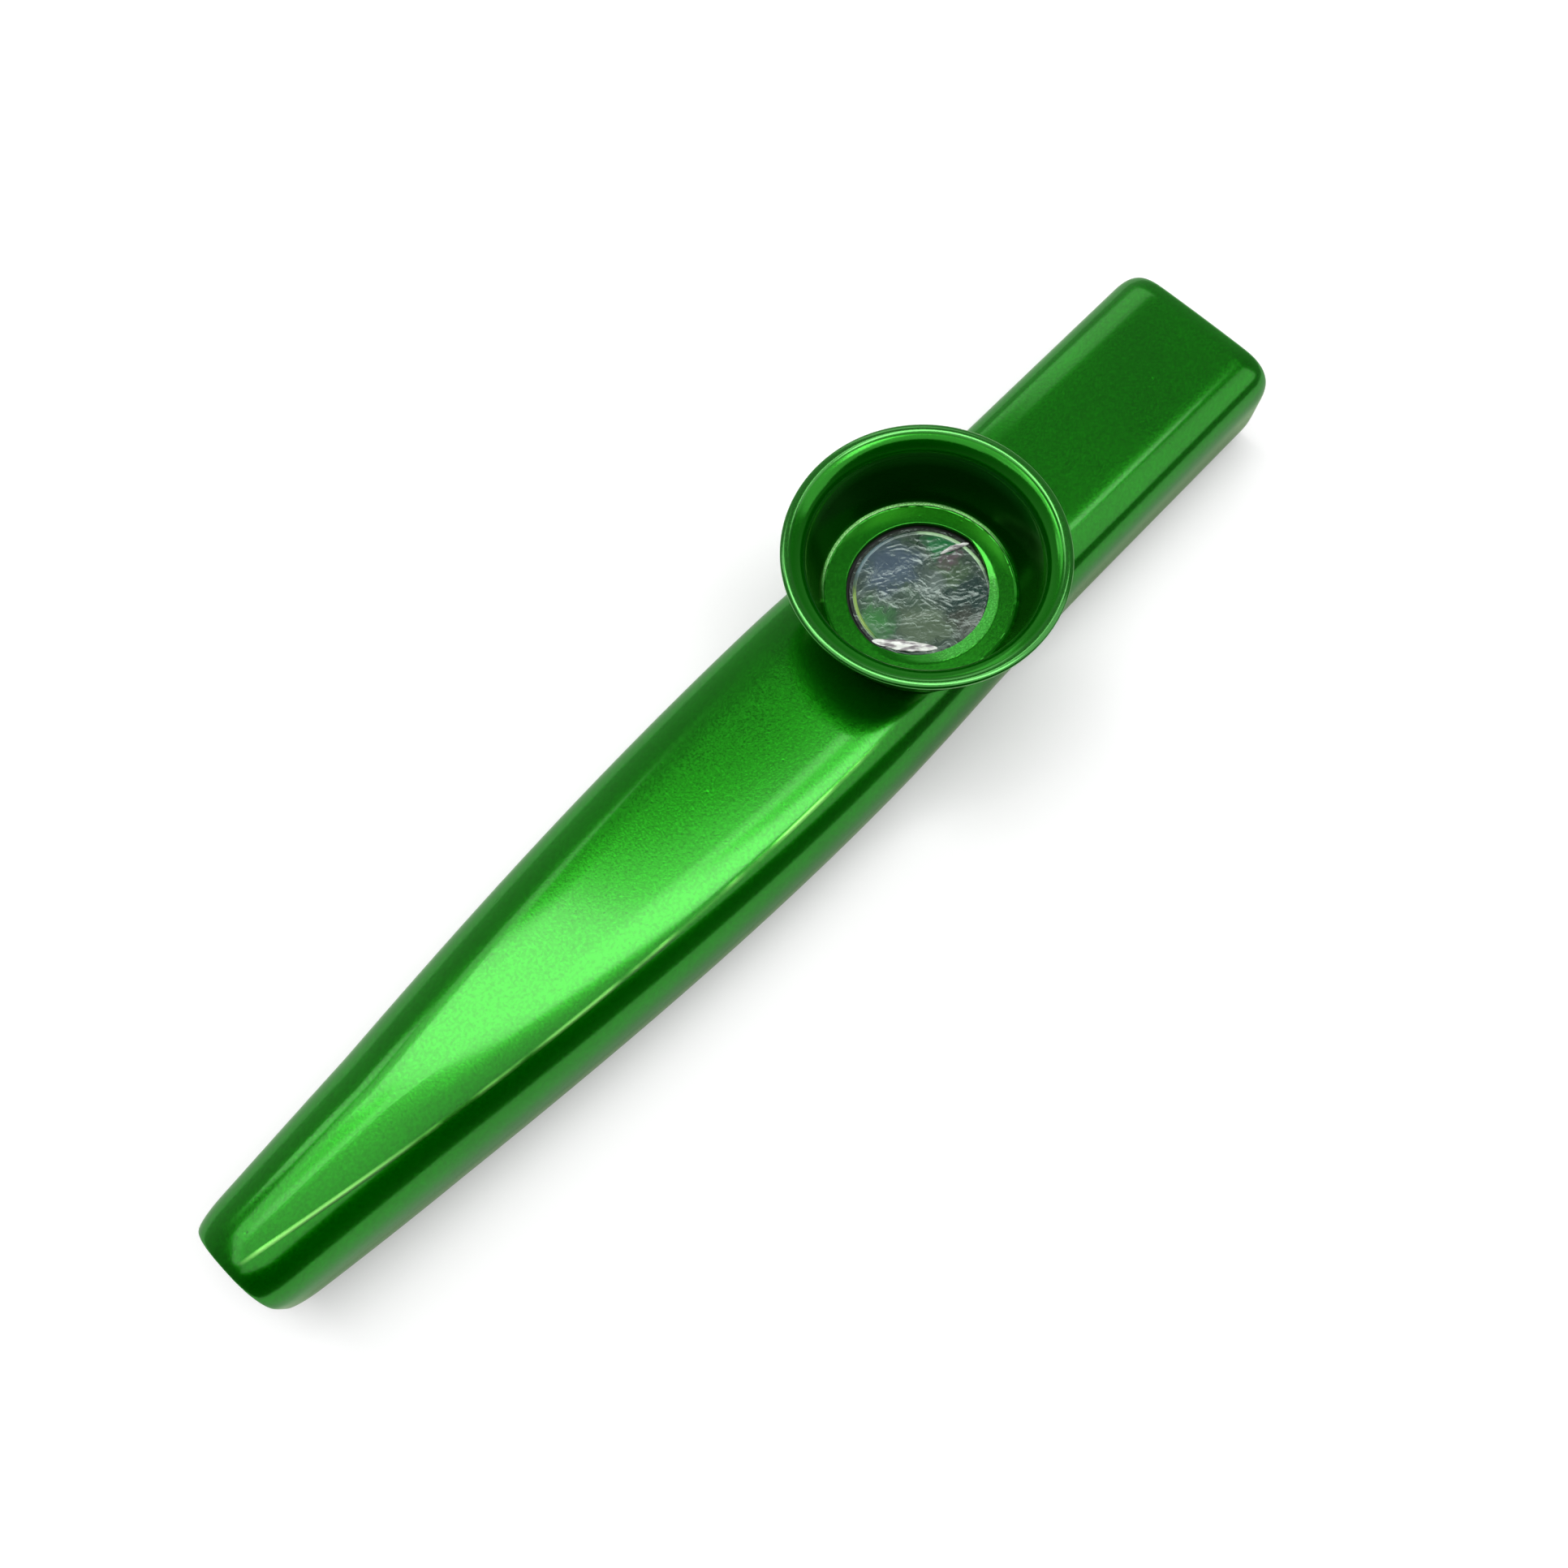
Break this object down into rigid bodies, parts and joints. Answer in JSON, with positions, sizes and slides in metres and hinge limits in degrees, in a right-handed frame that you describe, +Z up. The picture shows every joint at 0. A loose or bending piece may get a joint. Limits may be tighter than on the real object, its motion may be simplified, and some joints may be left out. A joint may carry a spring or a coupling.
{
  "type": "kazoo",
  "caption": "Metal kazoo: a swaged tube, wide at the mouthpiece and narrow at the tail, with a screw-on flared horn that holds a buzzing membrane.",
  "frame": {"origin": "under the middle of the tube, on the surface it rests on", "axes": "+X along the tube towards the mouthpiece, +Z up through the horn, +Y to the player's left with the mouthpiece held towards the player"},
  "size_m": [0.12, 0.0248, 0.0196],
  "materials": {
    "anodised_tube": "satin green anodised",
    "anodised_collar": "satin green anodised",
    "anodised_horn": "satin green anodised, turned",
    "hoop_plastic": "moulded, near black",
    "membrane_film": "crinkled clear film"
  },
  "bodies": {
    "tube": {"body_tube": "anodised_tube", "threaded_collar": "anodised_collar"},
    "membrane": {"membrane_hoop": "hoop_plastic", "membrane_film": "membrane_film"},
    "horn": {"horn": "anodised_horn"}
  },
  "joints": [
    {"name": "membrane_lift", "type": "slide", "parent": "tube", "child": "membrane", "axis": [0, 0, 1], "range_m": [0, 0.003]},
    {"name": "horn_turn", "type": "hinge", "parent": "membrane", "child": "horn", "pos_m": [0.0193, 0, 0.0118], "axis": [0, 0, 1], "range_deg": [0, 1080]}
  ],
  "couplings": [
    {"joint": "membrane_lift", "follows": "horn_turn", "m_per_rad": 0.00015915}
  ]
}
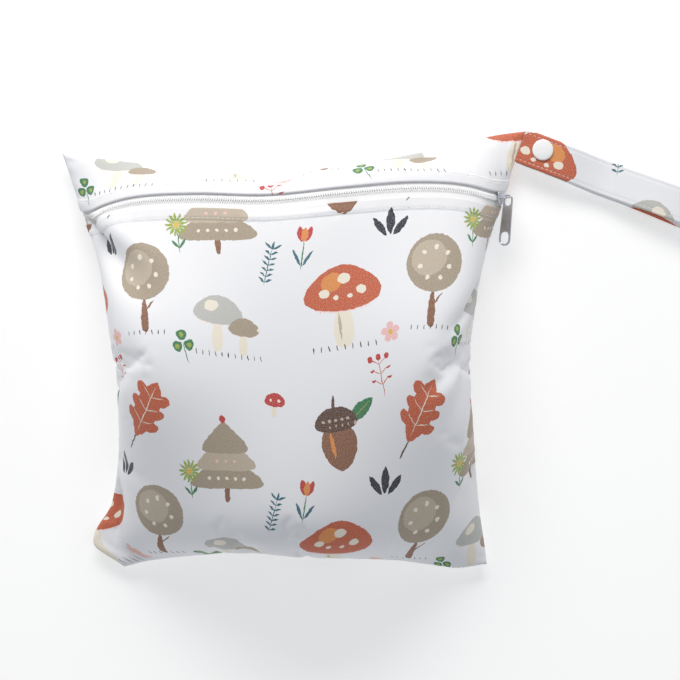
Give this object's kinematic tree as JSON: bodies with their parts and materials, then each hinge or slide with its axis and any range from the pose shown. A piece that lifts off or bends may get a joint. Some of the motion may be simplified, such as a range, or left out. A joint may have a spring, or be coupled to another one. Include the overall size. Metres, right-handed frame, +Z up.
{
  "type": "cloth wet bag",
  "caption": "Stuffed square cloth wet bag lying on its back, with a zip near the top seam, a metal pull tab and a snap-closed wrist strap at the corner.",
  "frame": {"origin": "middle of the flattened patch of the back panel that the bag lies on", "axes": "+X along the zip towards the slider and the strap, +Y from the bottom seam to the top seam, +Z up through the front panel"},
  "size_m": [0.4464, 0.2903, 0.0973],
  "materials": {
    "printed_fabric": "smooth printed laminated knit, white ground with small coloured motifs",
    "zip_tape": "woven white zip tape",
    "zip_coil": "white nylon coil",
    "zip_metal": "satin nickel plate",
    "snap_plastic": "glossy white moulded plastic"
  },
  "bodies": {
    "bag": {"back_panel": "printed_fabric", "front_panel": "printed_fabric", "top_band": "printed_fabric", "zip_tape_upper": "zip_tape", "zip_tape_lower": "zip_tape", "zip_coil": "zip_coil", "zip_slider": "zip_metal", "wrist_strap": "printed_fabric", "snap_cap_top": "snap_plastic", "snap_cap_bottom": "snap_plastic", "snap_socket": "snap_plastic", "snap_stud": "snap_plastic"},
    "pull_tab": {"pull_tab": "zip_metal"}
  },
  "joints": [
    {"name": "pull_swing", "type": "hinge", "parent": "bag", "child": "pull_tab", "pos_m": [0.14052, 0.10032, 0.01881], "axis": [-0.5441, -0.0408, 0.838], "range_deg": [0, 180]}
  ]
}
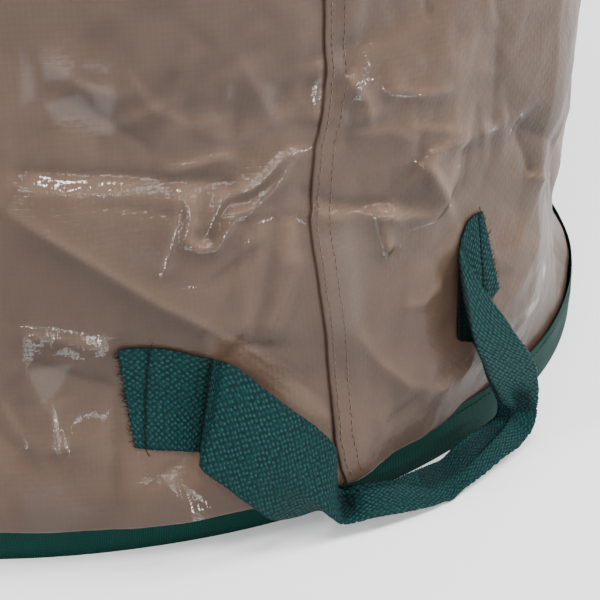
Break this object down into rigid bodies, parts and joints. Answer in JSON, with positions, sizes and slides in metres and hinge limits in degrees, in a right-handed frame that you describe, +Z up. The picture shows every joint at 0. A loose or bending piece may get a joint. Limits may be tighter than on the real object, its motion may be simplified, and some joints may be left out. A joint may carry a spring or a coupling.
{
  "type": "garden waste bag",
  "caption": "Round self-standing garden waste bag of coated woven cloth, with a hooped rim, webbing carrying handles and a low tipping handle.",
  "frame": {"origin": "centre of the underside of the base, on the floor", "axes": "+Z up through the open top; -Y is the side with the side seam and the tipping handle; +X is to the right seen from that side"},
  "size_m": [0.738, 0.7044, 0.76],
  "materials": {
    "wall_cloth": "laminated woven tape cloth, semi-gloss, creased",
    "base_cloth": "laminated woven tape cloth, semi-gloss",
    "edge_tape": "matt woven binding tape",
    "webbing": "coarse matt plain-weave webbing",
    "beige_thread": "twisted sewing thread",
    "green_thread": "twisted sewing thread",
    "hoop_rod": "extruded plastic rod",
    "joint_sleeve": "plastic tube"
  },
  "bodies": {
    "root": {"wall_panel": "wall_cloth", "base_panel": "base_cloth", "base_edge_binding": "edge_tape", "base_seam_thread": "green_thread", "side_seam_thread_1": "beige_thread", "side_seam_thread_2": "beige_thread", "tipping_handle_left_end": "webbing", "tipping_handle_left_stitch_outer": "green_thread", "tipping_handle_left_stitch_inner": "green_thread", "tipping_handle_right_end": "webbing", "tipping_handle_right_stitch_outer": "green_thread", "tipping_handle_right_stitch_inner": "green_thread"},
    "rim": {"rim_hem": "wall_cloth", "rim_edge_binding": "edge_tape", "rim_hem_thread": "beige_thread", "rim_binding_thread": "green_thread", "rim_hoop": "hoop_rod", "hoop_joint_sleeve": "joint_sleeve", "left_handle_front_end": "webbing", "left_handle_front_stitch_outer": "green_thread", "left_handle_front_stitch_inner": "green_thread", "left_handle_rear_end": "webbing", "left_handle_rear_stitch_outer": "green_thread", "left_handle_rear_stitch_inner": "green_thread", "right_handle_front_end": "webbing", "right_handle_front_stitch_outer": "green_thread", "right_handle_front_stitch_inner": "green_thread", "right_handle_rear_end": "webbing", "right_handle_rear_stitch_outer": "green_thread", "right_handle_rear_stitch_inner": "green_thread"},
    "tipping_handle": {"tipping_handle_loop": "webbing"},
    "left_handle": {"left_handle_loop": "webbing"},
    "right_handle": {"right_handle_loop": "webbing"}
  },
  "joints": [
    {"name": "rim_collapse", "type": "slide", "parent": "root", "child": "rim", "axis": [0, 0, -1], "range_m": [0, 0.4], "deforming": ["wall_panel", "side_seam_thread_1", "side_seam_thread_2"]},
    {"name": "tipping_handle_swing", "type": "hinge", "parent": "root", "child": "tipping_handle", "pos_m": [0.01122, -0.32941, 0.114], "axis": [-0.9872, -0.0336, -0.1558], "range_deg": [0, 130]},
    {"name": "left_handle_swing", "type": "hinge", "parent": "rim", "child": "left_handle", "pos_m": [-0.32929, 0, 0.711], "axis": [0, 1, 0], "range_deg": [0, 140]},
    {"name": "right_handle_swing", "type": "hinge", "parent": "rim", "child": "right_handle", "pos_m": [0.32929, 0, 0.711], "axis": [0, -1, 0], "range_deg": [0, 140]}
  ]
}
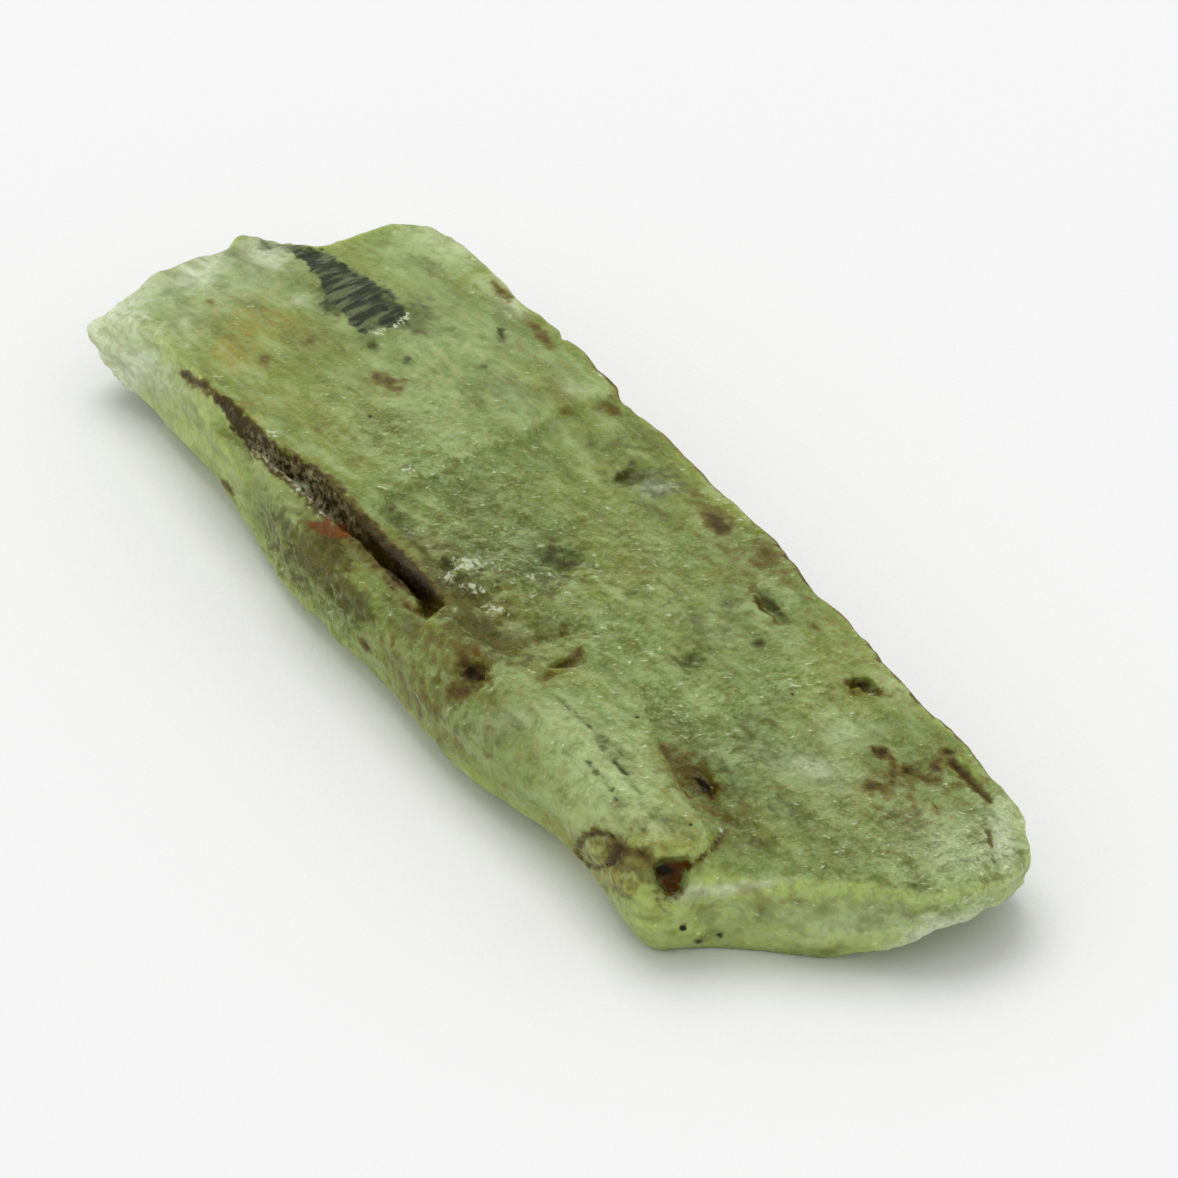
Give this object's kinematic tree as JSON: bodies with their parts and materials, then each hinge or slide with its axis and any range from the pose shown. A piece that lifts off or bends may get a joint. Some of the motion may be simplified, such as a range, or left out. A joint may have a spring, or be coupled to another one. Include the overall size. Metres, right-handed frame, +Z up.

▸ Exercise aim
Return all of the entries exactly as written, but drop any pictures they hold.

▸ Result for this exercise
Break this object down into rigid bodies, parts and joints. Answer in JSON, with positions, sizes and slides in metres and hinge limits in degrees, in a right-handed frame that you describe, +Z up. The picture shows every joint at 0. A loose or bending piece may get a joint. Limits may be tighter than on the real object, its motion may be simplified, and some joints may be left out. A joint may carry a spring or a coupling.
{
  "type": "kazoo",
  "caption": "Metal kazoo: a swaged tube, wide at the mouthpiece and narrow at the tail, with a screw-on flared horn that holds a buzzing membrane.",
  "frame": {"origin": "under the middle of the tube, on the surface it rests on", "axes": "+X along the tube towards the mouthpiece, +Z up through the horn, +Y to the player's left with the mouthpiece held towards the player"},
  "size_m": [0.12, 0.0248, 0.0196],
  "materials": {
    "anodised_tube": "satin green anodised",
    "anodised_collar": "satin green anodised",
    "anodised_horn": "satin green anodised, turned",
    "hoop_plastic": "moulded, near black",
    "membrane_film": "crinkled clear film"
  },
  "bodies": {
    "tube": {"body_tube": "anodised_tube", "threaded_collar": "anodised_collar"},
    "membrane": {"membrane_hoop": "hoop_plastic", "membrane_film": "membrane_film"},
    "horn": {"horn": "anodised_horn"}
  },
  "joints": [
    {"name": "membrane_lift", "type": "slide", "parent": "tube", "child": "membrane", "axis": [0, 0, 1], "range_m": [0, 0.003]},
    {"name": "horn_turn", "type": "hinge", "parent": "membrane", "child": "horn", "pos_m": [0.0193, 0, 0.0118], "axis": [0, 0, 1], "range_deg": [0, 1080]}
  ],
  "couplings": [
    {"joint": "membrane_lift", "follows": "horn_turn", "m_per_rad": 0.00015915}
  ]
}
Give this object's kinematic tree as JSON: bodies with their parts and materials, then each hinge or slide with its axis and any range from the pose shown. A piece that lifts off or bends may get a joint. Some of the motion may be simplified, such as a range, or left out. A joint may have a spring, or be coupled to another one. Include the overall size. Metres, right-handed frame, +Z up.
{
  "type": "cloth wet bag",
  "caption": "Stuffed square cloth wet bag lying on its back, with a zip near the top seam, a metal pull tab and a snap-closed wrist strap at the corner.",
  "frame": {"origin": "middle of the flattened patch of the back panel that the bag lies on", "axes": "+X along the zip towards the slider and the strap, +Y from the bottom seam to the top seam, +Z up through the front panel"},
  "size_m": [0.4464, 0.2903, 0.0973],
  "materials": {
    "printed_fabric": "smooth printed laminated knit, white ground with small coloured motifs",
    "zip_tape": "woven white zip tape",
    "zip_coil": "white nylon coil",
    "zip_metal": "satin nickel plate",
    "snap_plastic": "glossy white moulded plastic"
  },
  "bodies": {
    "bag": {"back_panel": "printed_fabric", "front_panel": "printed_fabric", "top_band": "printed_fabric", "zip_tape_upper": "zip_tape", "zip_tape_lower": "zip_tape", "zip_coil": "zip_coil", "zip_slider": "zip_metal", "wrist_strap": "printed_fabric", "snap_cap_top": "snap_plastic", "snap_cap_bottom": "snap_plastic", "snap_socket": "snap_plastic", "snap_stud": "snap_plastic"},
    "pull_tab": {"pull_tab": "zip_metal"}
  },
  "joints": [
    {"name": "pull_swing", "type": "hinge", "parent": "bag", "child": "pull_tab", "pos_m": [0.14052, 0.10032, 0.01881], "axis": [-0.5441, -0.0408, 0.838], "range_deg": [0, 180]}
  ]
}
Break this object down into rigid bodies, parts and joints. Answer in JSON, with positions, sizes and slides in metres and hinge limits in degrees, in a right-handed frame that you describe, +Z up. The picture shows every joint at 0. A loose or bending piece may get a joint. Limits may be tighter than on the real object, its motion may be simplified, and some joints may be left out. A joint may carry a spring or a coupling.
{
  "type": "garden waste bag",
  "caption": "Round self-standing garden waste bag of coated woven cloth, with a hooped rim, webbing carrying handles and a low tipping handle.",
  "frame": {"origin": "centre of the underside of the base, on the floor", "axes": "+Z up through the open top; -Y is the side with the side seam and the tipping handle; +X is to the right seen from that side"},
  "size_m": [0.738, 0.7044, 0.76],
  "materials": {
    "wall_cloth": "laminated woven tape cloth, semi-gloss, creased",
    "base_cloth": "laminated woven tape cloth, semi-gloss",
    "edge_tape": "matt woven binding tape",
    "webbing": "coarse matt plain-weave webbing",
    "beige_thread": "twisted sewing thread",
    "green_thread": "twisted sewing thread",
    "hoop_rod": "extruded plastic rod",
    "joint_sleeve": "plastic tube"
  },
  "bodies": {
    "root": {"wall_panel": "wall_cloth", "base_panel": "base_cloth", "base_edge_binding": "edge_tape", "base_seam_thread": "green_thread", "side_seam_thread_1": "beige_thread", "side_seam_thread_2": "beige_thread", "tipping_handle_left_end": "webbing", "tipping_handle_left_stitch_outer": "green_thread", "tipping_handle_left_stitch_inner": "green_thread", "tipping_handle_right_end": "webbing", "tipping_handle_right_stitch_outer": "green_thread", "tipping_handle_right_stitch_inner": "green_thread"},
    "rim": {"rim_hem": "wall_cloth", "rim_edge_binding": "edge_tape", "rim_hem_thread": "beige_thread", "rim_binding_thread": "green_thread", "rim_hoop": "hoop_rod", "hoop_joint_sleeve": "joint_sleeve", "left_handle_front_end": "webbing", "left_handle_front_stitch_outer": "green_thread", "left_handle_front_stitch_inner": "green_thread", "left_handle_rear_end": "webbing", "left_handle_rear_stitch_outer": "green_thread", "left_handle_rear_stitch_inner": "green_thread", "right_handle_front_end": "webbing", "right_handle_front_stitch_outer": "green_thread", "right_handle_front_stitch_inner": "green_thread", "right_handle_rear_end": "webbing", "right_handle_rear_stitch_outer": "green_thread", "right_handle_rear_stitch_inner": "green_thread"},
    "tipping_handle": {"tipping_handle_loop": "webbing"},
    "left_handle": {"left_handle_loop": "webbing"},
    "right_handle": {"right_handle_loop": "webbing"}
  },
  "joints": [
    {"name": "rim_collapse", "type": "slide", "parent": "root", "child": "rim", "axis": [0, 0, -1], "range_m": [0, 0.4], "deforming": ["wall_panel", "side_seam_thread_1", "side_seam_thread_2"]},
    {"name": "tipping_handle_swing", "type": "hinge", "parent": "root", "child": "tipping_handle", "pos_m": [0.01122, -0.32941, 0.114], "axis": [-0.9872, -0.0336, -0.1558], "range_deg": [0, 130]},
    {"name": "left_handle_swing", "type": "hinge", "parent": "rim", "child": "left_handle", "pos_m": [-0.32929, 0, 0.711], "axis": [0, 1, 0], "range_deg": [0, 140]},
    {"name": "right_handle_swing", "type": "hinge", "parent": "rim", "child": "right_handle", "pos_m": [0.32929, 0, 0.711], "axis": [0, -1, 0], "range_deg": [0, 140]}
  ]
}
Give this object's kinematic tree as JSON: bodies with their parts and materials, then each hinge or slide with its axis and any range from the pose shown. A piece that lifts off or bends may get a joint. Some of the motion may be simplified, such as a range, or left out. A joint may have a spring, or be coupled to another one. Include the overall size. Metres, right-handed frame, +Z up.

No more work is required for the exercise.